Having used Word (4,5 95, 97) for many years in industry (it was a corporate standard)
and at home, and having also used many other document preparation tools on Windoze and
Unix, I would like to add my tuppence worth to this. Just to be clear, this is not a
rant against word, but a comment that for some jobs Word may not be the best tool.
I am using LyX to prepare conference papers and also my PhD thesis. What I find really
powerful is the ability to format a large document in different ways, without having
the source change in any substantial way. This is very useful when I am writing a
paper but I not sure of the conference/journal that the work appear in. Of course
using Word, it is possible to change styles etc. but every time you make a change the
source document gets modified, with all the risks associated with changing a complex,
proprietary file.
I also found when doing my masters dissertation using Word that the file grew to a
huge size (> 30Mbytes) over time.
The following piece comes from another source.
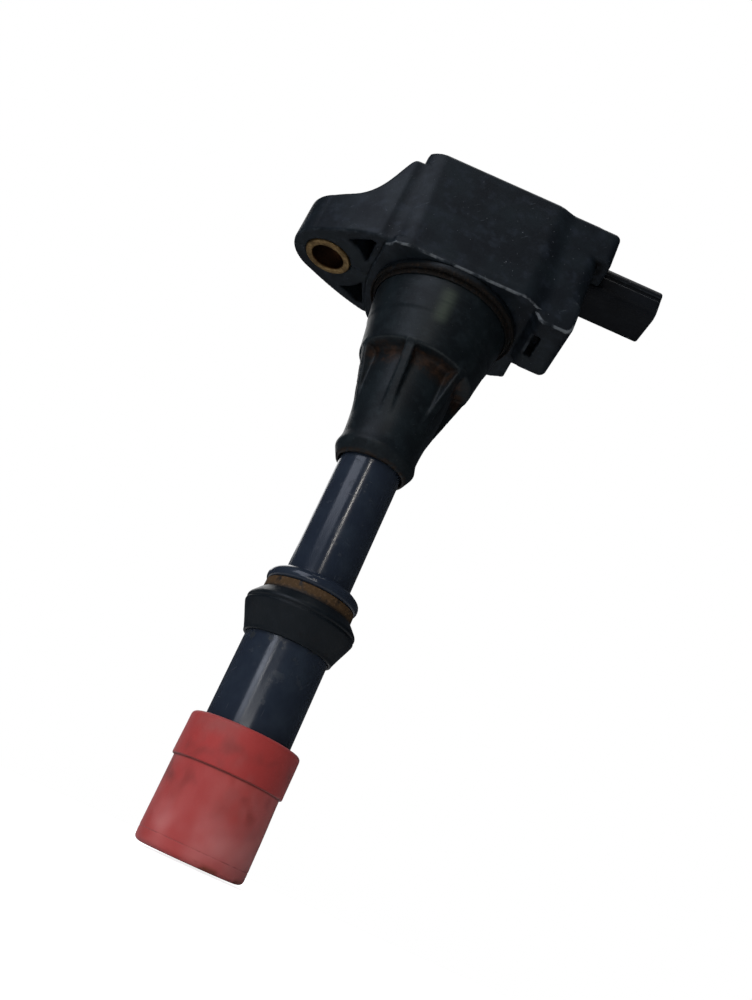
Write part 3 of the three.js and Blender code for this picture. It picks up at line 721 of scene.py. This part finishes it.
pin = {"thick": 0.8, "taperLength": 1.2, "taper": 0.22, "edge": 0.12, "pitch": 0.16}
for number in (1, 2, 3):
    pinLow, pinHigh = reach(f"terminal_pin_{number}")

    def pinDistance(x, y, z):
        # an upright leg and a blade, with the blade's end tapered to a lead-in
        bladeLow = pinHigh[2] - pin["thick"]
        taper = np.maximum(x - pinHigh[0] + pin["taperLength"], 0) * pin["taper"]
        blade = rounded(between(x, pinLow[0], pinHigh[0]), between(y, pinLow[1], pinHigh[1]) + taper,
                        between(z, bladeLow, pinHigh[2]) + taper, edge=pin["edge"])
        leg = rounded(between(x, pinLow[0], pinLow[0] + pin["thick"]), between(y, pinLow[1], pinHigh[1]),
                      between(z, pinLow[2], pinHigh[2]), edge=pin["edge"])
        return np.minimum(blade, leg)

    addPiece(f"plugBlade{number}", *skin(pinDistance, pinLow, pinHigh, pin["pitch"]), tinnedBrass,
             "tinned_brass", [f"terminal_pin_{number}"])

tower = {"ribs": 6, "firstRib": -104.0, "ribWidth": 2.0, "ribLow": 90.2, "ribHigh": 105.6, "pitch": 0.4}
shoulderZ = 105.0
towerProfile = eased([
    (6.9, towerLow[2], 0.3), (7.45, towerLow[2], 0.3), (8.75, 83.1, 0.4), (8.2, 85.2, 0.6), (8.3, 87.6, 0.8),
    (8.6, 90.4, 1.5), (9.3, 96, 1.5), (9.6, shoulderZ - 0.7, 0.9), (12.8, shoulderZ, 0.5), (13.05, 107, 1.2),
    (13.9, 112.15, 0.1), (14.1, 112.45, 0.2), (14.75, 116.5, 0.6), (15.1, 119.4, 0.5), (15.1, 122.2, 0.3),
    (12.4, 122.2, 0), (12.4, 124.6, 0.3), (10.8, 124.6, 0.3), (10.8, 115, 0.8), (3, 111, 0.5), (3, 96, 0.5),
    (4.4, 94, 0.3), (4.4, 92, 0), (6.9, 92, 0),
], steps=4, spacing=99.0)
ribSide = np.array([[7.0, tower["ribLow"]], [8.45, tower["ribLow"]], [12.85, tower["ribHigh"]],
                    [7.0, tower["ribHigh"]]])


def towerDistance(x, y, z):
    # the turned body, melted with the ribs: triangles in height and radius, as wide as ribWidth, and
    # repeated round the axis by folding the angle into one pitch
    fromAxis = np.sqrt(x * x + y * y)
    body = outlineDistance(towerProfile, fromAxis, z)
    turn = np.arctan2(y, x) - math.radians(tower["firstRib"])
    pitch = 2 * np.pi / tower["ribs"]
    turn = np.mod(turn + pitch / 2, pitch) - pitch / 2
    across, out = fromAxis * np.sin(turn), fromAxis * np.cos(turn)
    rib = rounded(outlineDistance(ribSide, out, z), np.abs(across) - tower["ribWidth"] / 2, edge=0.25)
    return melt(body, rib, 0.5)


points, quads = skin(towerDistance, towerLow, towerHigh, tower["pitch"])
addPiece("ribbedTower", points, quads, towerPlastic, "tower_plastic", ["hv_tower"],
         marks=wearAndShadeMarks(towerDistance, points))

# The well seal: an outer lip and a lower inner lip, with a channel between them
wellLow, wellHigh = reach("plug_well_seal")
well = {"bore": 15.25, "segments": 200}
bore, outer, low, high = well["bore"], wellHigh[0], wellLow[2], wellHigh[2]
lips = eased([(bore, low - 0.7, 0.1), (bore + 0.2, low - 0.75, 0.1), (bore + 0.45, low + 0.5, 0.2),
              (bore + 0.75, low + 0.7, 0.1), (outer - 0.3, low + 0.05, 0.12), (outer, low + 0.4, 0.15),
              (outer, high, 0.2), (bore, high, 0.1)], spacing=0.5)
addPiece("wellSealRing", *turned(lips, well["segments"]), wellBlack, "seal_rubber", ["plug_well_seal"])

upperLow, upperHigh = reach("upper_tube")
tube = {"bore": 4.6, "segments": 160}
upperRadius, upperBore = upperHigh[0], tube["bore"]
wall = eased([(upperBore, upperLow[2], 0.3), (upperRadius, upperLow[2], 0.5),
              (upperRadius, upperHigh[2], 0.5), (upperBore, upperHigh[2], 0.3)], spacing=2.0)
addPiece("narrowTube", *turned(wall, tube["segments"]), phenolic, "tube_plastic", ["upper_tube"])

lowerLow, lowerHigh = reach("lower_tube")
bead = {"bore": 6.9, "radius": 8.3, "bottom": 51.3, "round": 0.9, "raise": 0.6}
beadRadius, beadTop = lowerHigh[0], lowerHigh[2] + bead["raise"]
wall = eased([(bead["bore"], lowerLow[2], 0.2), (bead["radius"], lowerLow[2], 0.3),
              (bead["radius"], bead["bottom"], 0.2),
              (beadRadius, bead["bottom"], bead["round"]), (beadRadius, beadTop - 1.1, bead["round"]),
              (bead["bore"] + 0.8, beadTop, 0.5), (bead["bore"], beadTop, 0.3)], spacing=2.0)
addPiece("wideTube", *turned(wall, tube["segments"]), phenolic, "tube_plastic", ["lower_tube"])

sealLow, sealHigh = reach("mid_seal")
seal = {"bore": 8.42, "ledge": 9.1, "grimeTop": 51.2, "segments": 200}
low, high, widest = sealLow[2], sealHigh[2], sealHigh[0]
belt = eased([
    (seal["bore"], low, 0.1), (seal["bore"] + 0.5, low, 0.15), (seal["bore"] + 0.65, low + 0.6, 0.25),
    (9.8, low + 2.4, 1.0), (10.65, low + 4.3, 0.8), (widest - 0.05, low + 5.3, 0.2),
    (widest, low + 5.6, 0.12), (widest - 0.25, low + 5.8, 0.08), (widest - 0.22, low + 6.0, 0.1),
    (widest - 0.02, low + 6.25, 0.15), (widest - 0.1, low + 6.8, 0.35), (9.35, high - 0.55, 0.3),
    (seal["ledge"], high - 0.5, 0.15), (seal["ledge"] - 0.05, seal["grimeTop"], 0.15),
    (seal["bore"], seal["grimeTop"], 0.1),
], spacing=0.6)
addPiece("tubeSeal", *turned(belt, seal["segments"]), sealBlack, "seal_rubber", ["mid_seal"])

bootLow, bootHigh = reach("spark_plug_boot")
boot = {"radius": 10.2, "collarFrom": 15.2, "top": 23.4, "skirtBore": 8.35, "bore": 5.4, "rim": 1.9,
        "seam": 2.4, "terminalBore": 6.6, "ledge": 8.7, "segments": 200}


def bootWander(angle, z):
    # soft rubber is never quite round: under 0.1 mm of slow waves round it and along it
    slow = 0.05 * np.sin(2 * angle + 0.7) + 0.025 * np.sin(5 * angle + z * 0.35)
    return slow + 0.02 * np.sin(3 * angle - z * 0.5)


radius, collar = boot["radius"] - 0.05, bootHigh[0] - 0.1
sleeve = eased([
    (boot["bore"] + 1.4, 0, 0.6), (radius, 0, boot["rim"] + 0.3), (radius, boot["seam"] - 0.1, 0.1),
    (radius - 0.05, boot["seam"], 0.05), (radius + 0.02, boot["seam"] + 0.15, 0.1),
    (radius, boot["collarFrom"] + 0.1, 0.15), (collar, boot["collarFrom"] + 0.15, 0.25),
    (collar, boot["top"], 0.9),
    (boot["skirtBore"], boot["top"], 0.3), (boot["skirtBore"], boot["ledge"], 0.2),
    (boot["terminalBore"], boot["ledge"], 0.2), (boot["terminalBore"], bootHigh[2], 0.3),
    (boot["bore"], bootHigh[2], 0.3), (boot["bore"], 1.8, 0.6),
], steps=7, spacing=0.8)
addPiece("redBoot", *turned(sleeve, boot["segments"], wander=bootWander), bootRed, "boot_silicone",
         ["spark_plug_boot"])

springLow, springHigh = reach("contact_spring")
spring = {"turns": 12, "wire": 0.4, "radius": 3.0, "closing": 0.35, "steps": 48, "round": 12}


def springSurface():
    # A helix of x = R cos 2 pi n t, y = R sin 2 pi n t, whose rise t + c (3t^2 - 2t^3 - t) is slower at both
    # ends, with a circle of the wire's radius carried along it and drawn in to a point at each end.
    t = np.linspace(0, 1, spring["turns"] * spring["steps"] + 1)
    low, high = springLow[2] + spring["wire"], springHigh[2] - spring["wire"]
    rise = t + spring["closing"] * (t ** 2 * (3 - 2 * t) - t)
    angle = 2 * np.pi * spring["turns"] * t
    line = np.stack([spring["radius"] * np.cos(angle), spring["radius"] * np.sin(angle),
                     low + (high - low) * rise], 1)
    ahead = np.gradient(line, axis=0)
    ahead /= np.linalg.norm(ahead, axis=1, keepdims=True)
    outward = np.stack([np.cos(angle), np.sin(angle), 0 * angle], 1)
    up = np.cross(outward, ahead)
    fromEnd = np.minimum(np.arange(len(t)), np.arange(len(t))[::-1])
    thick = spring["wire"] * np.minimum(1, np.sqrt(fromEnd / 2.0))
    around = np.linspace(0, 2 * np.pi, spring["round"], endpoint=False)
    ring = np.cos(around)[None, :, None] * outward[:, None] + np.sin(around)[None, :, None] * up[:, None]
    points = line[:, None] + ring * thick[:, None, None]
    return points.reshape(-1, 3), woven(len(t), spring["round"], closedRows=False)


wire = addPiece("contactSpringWire", *springSurface(), springWire, "spring_steel", ["contact_spring"])
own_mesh(wire)

tipLow, tipHigh = reach("contact_tip")
button = eased([(0, tipLow[2], 0), (1.2, tipLow[2], 0.3), (2.4, tipLow[2] + 0.1, 0.5),
                (tipHigh[0], tipLow[2] + 1.2, 0.5),
                (tipHigh[0], tipHigh[2], 0.3), (0, tipHigh[2], 0)], spacing=9.0)
addPiece("contactButton", *turned(button, 96), contactBrass, "contact_brass", ["contact_tip"],
         body="contact")

kept = {
    "igniter_module": moduleEpoxy, "heat_sink": brushedAluminium, "outer_core": coreSteel,
    "centre_core": coreSteel,
    "core_magnet": ferrite, "primary_bobbin": bobbinPlastic, "secondary_bobbin": bobbinPlastic,
    "primary_winding": copperTurns, "hv_link": contactBrass, "hv_terminal": contactBrass,
    "resistor_cap_upper": contactBrass, "resistor_cap_lower": contactBrass, "noise_resistor": firedCeramic,
}
kept.update({f"secondary_winding_{i}": copperTurns for i in range(1, 6)})
for node, material in kept.items():
    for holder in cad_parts[node].material_slots:
        holder.material = material
print("carried over:", len(kept), "packed pieces")

floorMaterial, tree, shader, place = newMaterial("matt painted board", {"Roughness": 0.9})
tone = patches(tree, place, 40.0, 0.3, 0.7)
tree.links.new(lay(tree, "#f4f3f1", [(tone, "#efeeec")]), shader.inputs["Base Color"])
glow = addNode(tree, "ShaderNodeEmission", {}, {"Color": "#ffffff", "Strength": 0.84})
seen = addNode(tree, "ShaderNodeLightPath").outputs["Is Camera Ray"]
lit = addNode(tree, "ShaderNodeMixShader", {}, {0: seen, 2: glow.outputs[0]})
upper = addNode(tree, "ShaderNodeAddShader", {}, {0: shader.outputs[0], 1: lit.outputs[0]})
under = addNode(tree, "ShaderNodeNewGeometry").outputs["Backfacing"]
# the underside is clear, so that the mouth can be seen from below
clear = addNode(tree, "ShaderNodeBsdfTransparent").outputs[0]
whole = addNode(tree, "ShaderNodeMixShader", {}, {0: under, 1: upper.outputs[0], 2: clear})
tree.links.new(whole.outputs[0], tree.nodes["Material Output"].inputs[0])
floorSize, floorDrop = 0.22, 0.0004
angle = np.linspace(0, 2 * np.pi, 96, endpoint=False)
disc = np.stack([floorSize * np.cos(angle), floorSize * np.sin(angle), 0 * angle - floorDrop], 1)
floorMesh = bpy.data.meshes.new("floor")
floorMesh.from_pydata(disc.tolist(), [], [list(range(len(disc)))])
floorMesh.materials.append(floorMaterial)
floor = bpy.data.objects.new("floor", floorMesh)
bpy.context.scene.collection.objects.link(floor)

world = bpy.data.worlds.new("studio")
bpy.context.scene.world = world
world.use_nodes = True
tree = world.node_tree
tree.nodes.clear()
dim = addNode(tree, "ShaderNodeBackground", {}, {"Color": "#a9b0bd", "Strength": 0.1})
white = addNode(tree, "ShaderNodeBackground", {}, {"Color": "#ffffff", "Strength": 1.0})
seen = addNode(tree, "ShaderNodeLightPath").outputs["Is Camera Ray"]
both = addNode(tree, "ShaderNodeMixShader", {}, {0: seen, 1: dim.outputs[0], 2: white.outputs[0]})
addNode(tree, "ShaderNodeOutputWorld", {}, {0: both.outputs[0]})

middle = np.array([0.003, 0.0, 0.075])


def addLight(name, azimuth, elevation, distance, size, power, colour):
    # azimuth from the front (-Y) towards +X, elevation above the horizon, both in degrees
    a, e = math.radians(azimuth), math.radians(elevation)
    toward = np.array([math.sin(a) * math.cos(e), -math.cos(a) * math.cos(e), math.sin(e)])
    data = bpy.data.lights.new(name, "AREA")
    data.shape = "RECTANGLE"
    data.size, data.size_y = size
    data.energy = power
    data.color = linear(colour)[:3]
    lamp = bpy.data.objects.new(name, data)
    bpy.context.scene.collection.objects.link(lamp)
    lamp.location = middle + toward * distance
    lamp.rotation_mode = "QUATERNION"
    lamp.rotation_quaternion = Vector(toward).to_track_quat("Z", "Y")


addLight("slim window", -7, 21, 0.9, (0.05, 0.12), 0.7, "#fff8f0")
addLight("low window", -36, 7.5, 0.9, (0.2, 0.1), 0.6, "#e9f0ff")
addLight("low slit", -26, 7, 0.9, (0.02, 0.1), 0.2, "#ffffff")
addLight("low soft box", -12, 1.5, 0.9, (0.4, 0.05), 0.9, "#ffffff")
addLight("left window", -46, 36, 1.0, (0.6, 0.6), 4.6, "#e8eeff")
addLight("top soft box", 0, 89, 1.3, (0.35, 0.35), 4.5, "#ffffff")
addLight("back soft box", -158, 32, 1.1, (0.6, 0.6), 2.2, "#ffffff")

camera = {"place": (0.00546, -0.17645, 0.00319), "climb": 22.229, "turn": -0.583, "roll": 24.491,
          "lens": 34.2}
climb, turn, roll = (math.radians(camera[k]) for k in ("climb", "turn", "roll"))
forward = np.array([math.sin(turn) * math.cos(climb), math.cos(turn) * math.cos(climb), math.sin(climb)])
level = np.array([math.cos(turn), -math.sin(turn), 0.0])
right = math.cos(roll) * level + math.sin(roll) * np.cross(level, forward)
lens = bpy.data.cameras.new("camera")
lens.sensor_width, lens.lens = 36.0, camera["lens"]
lens.clip_start, lens.clip_end = 0.005, 20.0
eye = bpy.data.objects.new("camera", lens)
bpy.context.scene.collection.objects.link(eye)
turnMatrix = np.eye(4)
turnMatrix[:3, :3] = np.stack([right, np.cross(right, forward), -forward], 1)
turnMatrix[:3, 3] = camera["place"]
eye.matrix_world = Matrix(turnMatrix.tolist())
bpy.context.scene.camera = eye
bpy.context.scene.view_settings.view_transform = "Standard"
print("floor, lights and camera placed")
This made it difficult to load, send via email and
generally screwed things up. It also increases the probability that a corruption (due
to a bug in Word for example) will make the document unusable, as happened to me at
least once.
Users of things like Interleaf will understand how very large documents should be
managed as sub documents, and LyX allows me to do this in an intuitive way with proper
cross referencing.
The very large number of bibtex files available make bibliographies easy, and with
things like Pybliographic almost a pleasure. Word of course can use Endnote, but that
suffers from the proprietary file format blight.
Finally, I like the idea that my work will be accessible in its source format in 20 or
30 years time, as long as I have a readable ascii file, I can get to it, I would be
surprised if I could do the same with a Word format document and all the other
proprietary file formats associated with Word/Windoze.